For symmetry, define rvCallOption, with the same type, representing a call option.
Finally, we want to be able to manipulate random variables by plugging them into larger equations. Generally, these larger equations can be represented as functions from one or more floats to another float. Develop the function unaryLiftRV that consumes a unary function on floats and a random variable and "plugs in" the random variable, producing another random variable. For instance, plugging a CountHeads random variable into the function x^2 + 4 should produce a random variable that takes on the value of the square of the number of heads, plus four. After this, define binaryLiftRV, that performs the same service for binary functions.
6 Types and Contracts
Here are the types we defined:
type event1 = bool;; |
type event = int -> event1;; |
type rv = event -> float;; |
Here are the types of the required definitions.
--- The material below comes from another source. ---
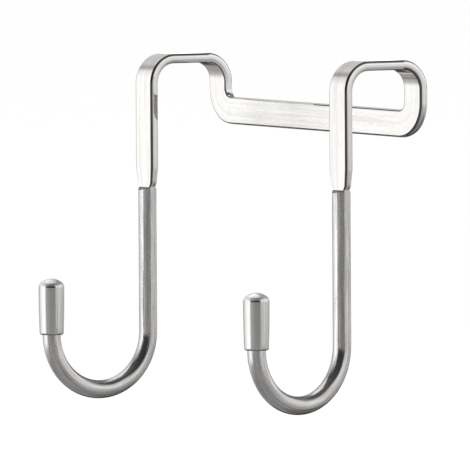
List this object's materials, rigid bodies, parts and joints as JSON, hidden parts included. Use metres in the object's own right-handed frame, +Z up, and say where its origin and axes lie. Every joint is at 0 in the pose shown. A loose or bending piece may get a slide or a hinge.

Add this to the end of your file to make sure that your definitions have the required types:
(eAllHeads : event);; |
(eAllTails : event);; |
(eAlternating : event);; |
(makeERandom : unit -> event);; |
(forceEParts : int -> bool array -> event -> event);; |
|
(floatToRV : float -> rv);; |
(rvNCountHeads : int -> rv);; |
(rvNCountTails : int -> rv);; |
|
(tabulateN : (int -> 'a) -> int -> 'a list);; |
(mean : float list -> float);; |
(sampleVar : float list -> float);; |
(sampleHeads : int -> float);; |
(sampleHeadsMeanAndVariance : int -> int -> (float * float));; |
(experiment1 : (float * float) list);; |
|
(rvNStock : int -> float -> float -> float -> rv);; |
(rvPathD : int -> rv);; |
(rvPutOption : float -> rv -> rv);; |
(rvCallOption : float -> rv -> rv);; |
(unaryLiftRV : (float -> float) -> rv -> rv);; |
(binaryLiftRV : (float -> float -> float) -> rv -> rv -> rv);; |
7 Testing
You must test your code thoroughly. You will lose credit for functions that are not tested.
8 Handin
Put your code and tests in a single ML file, and hand it in using the DrScheme handin plugin.
9 Disclaimer
There may well be bugs in this assignment. Let me know right away if you find some!